* What you need to do *
The listing below should be copied in full, word for word.

* Given information *
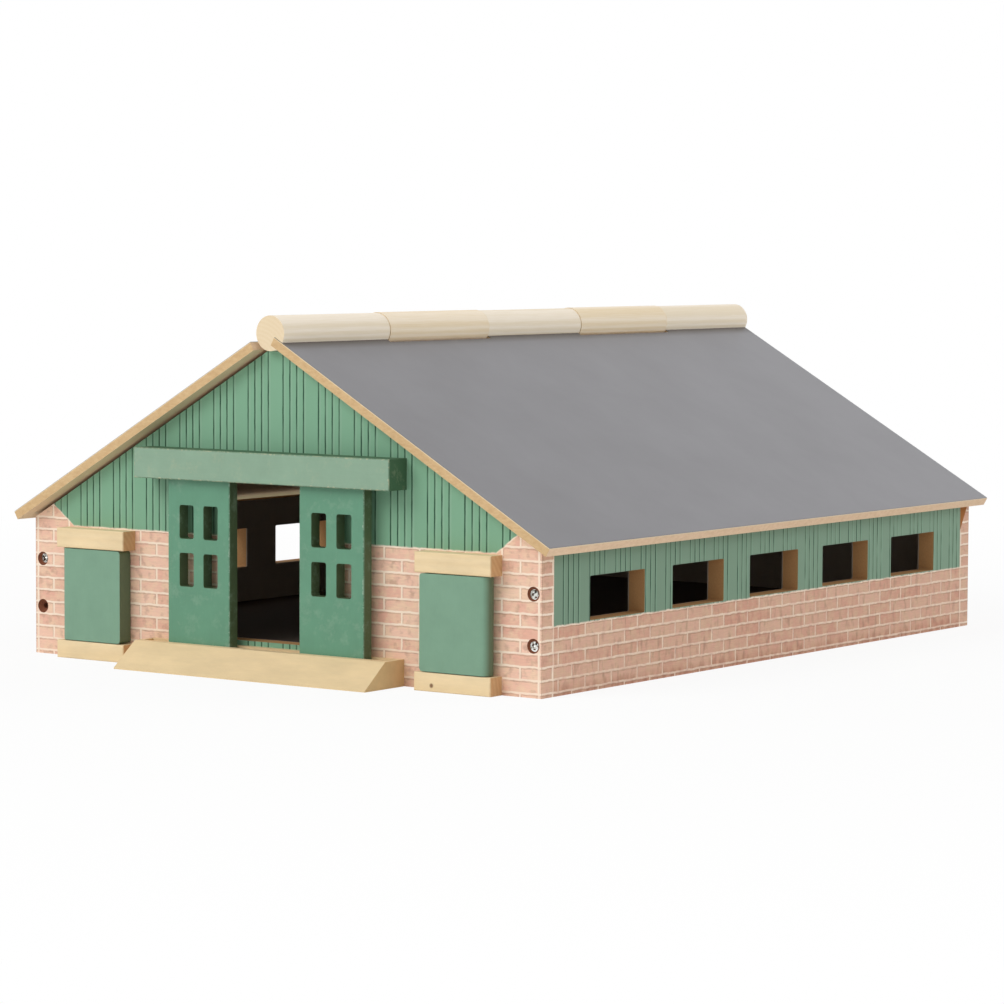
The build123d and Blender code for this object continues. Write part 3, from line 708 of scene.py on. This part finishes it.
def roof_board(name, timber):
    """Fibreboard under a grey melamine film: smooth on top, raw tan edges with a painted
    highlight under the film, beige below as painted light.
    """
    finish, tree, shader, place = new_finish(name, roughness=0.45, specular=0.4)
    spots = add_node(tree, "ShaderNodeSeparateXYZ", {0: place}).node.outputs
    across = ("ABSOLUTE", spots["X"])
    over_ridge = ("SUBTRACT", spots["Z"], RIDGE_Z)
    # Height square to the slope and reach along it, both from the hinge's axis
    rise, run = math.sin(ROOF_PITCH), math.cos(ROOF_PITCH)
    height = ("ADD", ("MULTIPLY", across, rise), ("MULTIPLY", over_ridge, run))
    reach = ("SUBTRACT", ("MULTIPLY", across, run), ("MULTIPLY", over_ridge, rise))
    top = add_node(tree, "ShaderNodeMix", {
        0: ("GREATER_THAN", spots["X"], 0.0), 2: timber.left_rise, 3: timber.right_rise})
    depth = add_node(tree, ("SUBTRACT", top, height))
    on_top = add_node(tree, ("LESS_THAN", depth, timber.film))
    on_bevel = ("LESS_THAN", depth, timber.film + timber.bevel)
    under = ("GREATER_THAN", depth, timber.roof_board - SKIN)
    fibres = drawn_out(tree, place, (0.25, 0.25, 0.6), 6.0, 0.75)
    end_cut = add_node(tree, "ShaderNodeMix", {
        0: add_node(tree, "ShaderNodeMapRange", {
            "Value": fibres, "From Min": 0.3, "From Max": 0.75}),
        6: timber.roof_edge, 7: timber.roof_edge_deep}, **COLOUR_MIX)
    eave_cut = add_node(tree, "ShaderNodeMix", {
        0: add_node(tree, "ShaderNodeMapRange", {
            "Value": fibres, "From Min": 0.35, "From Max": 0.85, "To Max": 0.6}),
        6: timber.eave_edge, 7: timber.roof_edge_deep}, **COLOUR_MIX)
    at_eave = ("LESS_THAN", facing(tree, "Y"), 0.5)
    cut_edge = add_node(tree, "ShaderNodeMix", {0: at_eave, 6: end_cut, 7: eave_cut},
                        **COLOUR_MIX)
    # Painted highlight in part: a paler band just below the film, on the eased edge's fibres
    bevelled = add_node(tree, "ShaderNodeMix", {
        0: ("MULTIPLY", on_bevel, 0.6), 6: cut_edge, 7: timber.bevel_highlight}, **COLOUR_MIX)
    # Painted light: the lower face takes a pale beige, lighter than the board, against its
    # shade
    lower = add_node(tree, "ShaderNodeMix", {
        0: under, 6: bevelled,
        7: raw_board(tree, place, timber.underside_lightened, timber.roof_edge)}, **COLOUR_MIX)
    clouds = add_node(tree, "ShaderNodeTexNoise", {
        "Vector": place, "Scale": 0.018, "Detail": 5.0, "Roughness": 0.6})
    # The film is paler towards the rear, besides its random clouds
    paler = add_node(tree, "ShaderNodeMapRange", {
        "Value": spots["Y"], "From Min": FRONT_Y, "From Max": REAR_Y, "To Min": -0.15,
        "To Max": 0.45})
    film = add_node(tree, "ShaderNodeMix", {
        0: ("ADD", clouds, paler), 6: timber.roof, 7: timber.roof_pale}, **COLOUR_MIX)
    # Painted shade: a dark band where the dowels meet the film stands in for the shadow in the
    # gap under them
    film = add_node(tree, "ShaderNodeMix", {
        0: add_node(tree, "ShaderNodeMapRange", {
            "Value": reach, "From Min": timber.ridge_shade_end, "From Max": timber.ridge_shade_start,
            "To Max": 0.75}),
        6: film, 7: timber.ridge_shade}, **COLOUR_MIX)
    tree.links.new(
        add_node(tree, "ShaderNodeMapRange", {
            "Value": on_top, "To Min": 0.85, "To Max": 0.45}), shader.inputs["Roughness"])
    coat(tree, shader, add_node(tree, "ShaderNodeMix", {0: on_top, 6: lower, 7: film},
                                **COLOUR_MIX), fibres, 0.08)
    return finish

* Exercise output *
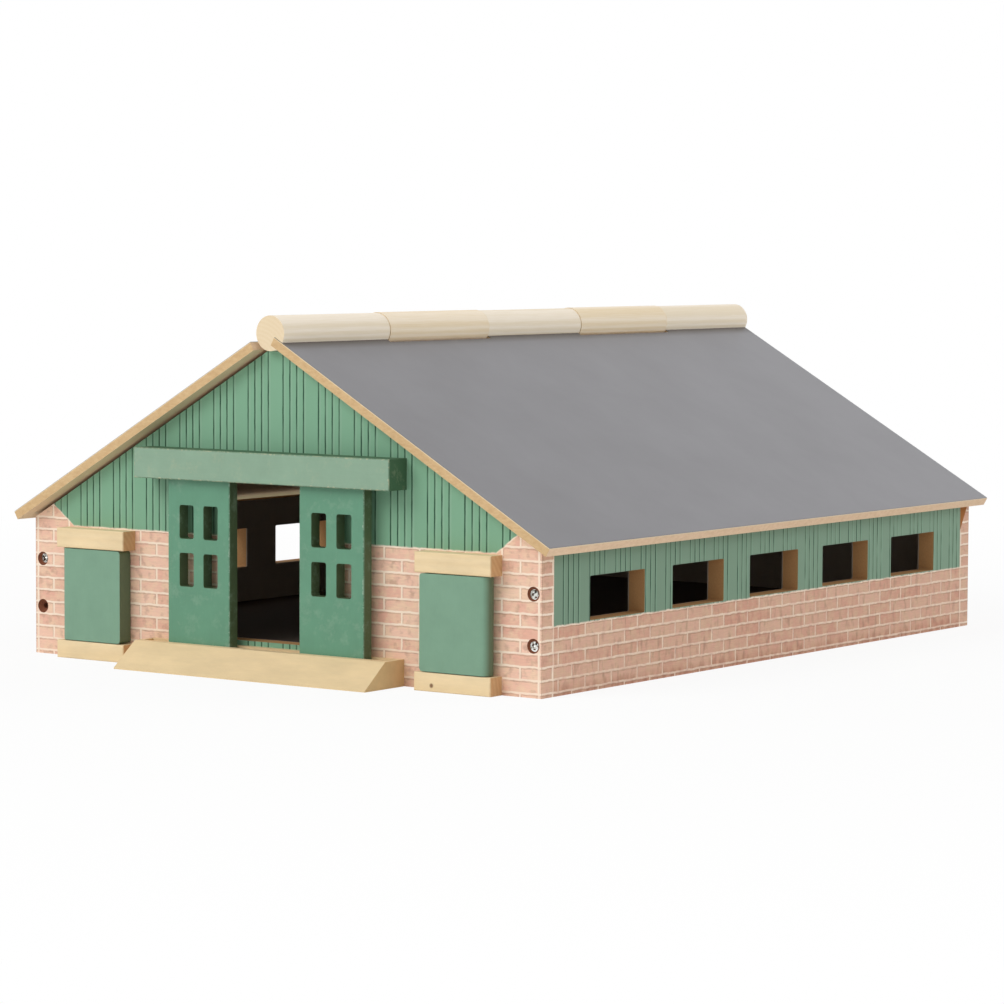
The build123d and Blender code for this object continues. Write part 3, from line 708 of scene.py on. This part finishes it.
def roof_board(name, timber):
    """Fibreboard under a grey melamine film: smooth on top, raw tan edges with a painted
    highlight under the film, beige below as painted light.
    """
    finish, tree, shader, place = new_finish(name, roughness=0.45, specular=0.4)
    spots = add_node(tree, "ShaderNodeSeparateXYZ", {0: place}).node.outputs
    across = ("ABSOLUTE", spots["X"])
    over_ridge = ("SUBTRACT", spots["Z"], RIDGE_Z)
    # Height square to the slope and reach along it, both from the hinge's axis
    rise, run = math.sin(ROOF_PITCH), math.cos(ROOF_PITCH)
    height = ("ADD", ("MULTIPLY", across, rise), ("MULTIPLY", over_ridge, run))
    reach = ("SUBTRACT", ("MULTIPLY", across, run), ("MULTIPLY", over_ridge, rise))
    top = add_node(tree, "ShaderNodeMix", {
        0: ("GREATER_THAN", spots["X"], 0.0), 2: timber.left_rise, 3: timber.right_rise})
    depth = add_node(tree, ("SUBTRACT", top, height))
    on_top = add_node(tree, ("LESS_THAN", depth, timber.film))
    on_bevel = ("LESS_THAN", depth, timber.film + timber.bevel)
    under = ("GREATER_THAN", depth, timber.roof_board - SKIN)
    fibres = drawn_out(tree, place, (0.25, 0.25, 0.6), 6.0, 0.75)
    end_cut = add_node(tree, "ShaderNodeMix", {
        0: add_node(tree, "ShaderNodeMapRange", {
            "Value": fibres, "From Min": 0.3, "From Max": 0.75}),
        6: timber.roof_edge, 7: timber.roof_edge_deep}, **COLOUR_MIX)
    eave_cut = add_node(tree, "ShaderNodeMix", {
        0: add_node(tree, "ShaderNodeMapRange", {
            "Value": fibres, "From Min": 0.35, "From Max": 0.85, "To Max": 0.6}),
        6: timber.eave_edge, 7: timber.roof_edge_deep}, **COLOUR_MIX)
    at_eave = ("LESS_THAN", facing(tree, "Y"), 0.5)
    cut_edge = add_node(tree, "ShaderNodeMix", {0: at_eave, 6: end_cut, 7: eave_cut},
                        **COLOUR_MIX)
    # Painted highlight in part: a paler band just below the film, on the eased edge's fibres
    bevelled = add_node(tree, "ShaderNodeMix", {
        0: ("MULTIPLY", on_bevel, 0.6), 6: cut_edge, 7: timber.bevel_highlight}, **COLOUR_MIX)
    # Painted light: the lower face takes a pale beige, lighter than the board, against its
    # shade
    lower = add_node(tree, "ShaderNodeMix", {
        0: under, 6: bevelled,
        7: raw_board(tree, place, timber.underside_lightened, timber.roof_edge)}, **COLOUR_MIX)
    clouds = add_node(tree, "ShaderNodeTexNoise", {
        "Vector": place, "Scale": 0.018, "Detail": 5.0, "Roughness": 0.6})
    # The film is paler towards the rear, besides its random clouds
    paler = add_node(tree, "ShaderNodeMapRange", {
        "Value": spots["Y"], "From Min": FRONT_Y, "From Max": REAR_Y, "To Min": -0.15,
        "To Max": 0.45})
    film = add_node(tree, "ShaderNodeMix", {
        0: ("ADD", clouds, paler), 6: timber.roof, 7: timber.roof_pale}, **COLOUR_MIX)
    # Painted shade: a dark band where the dowels meet the film stands in for the shadow in the
    # gap under them
    film = add_node(tree, "ShaderNodeMix", {
        0: add_node(tree, "ShaderNodeMapRange", {
            "Value": reach, "From Min": timber.ridge_shade_end, "From Max": timber.ridge_shade_start,
            "To Max": 0.75}),
        6: film, 7: timber.ridge_shade}, **COLOUR_MIX)
    tree.links.new(
        add_node(tree, "ShaderNodeMapRange", {
            "Value": on_top, "To Min": 0.85, "To Max": 0.45}), shader.inputs["Roughness"])
    coat(tree, shader, add_node(tree, "ShaderNodeMix", {0: on_top, 6: lower, 7: film},
                                **COLOUR_MIX), fibres, 0.08)
    return finish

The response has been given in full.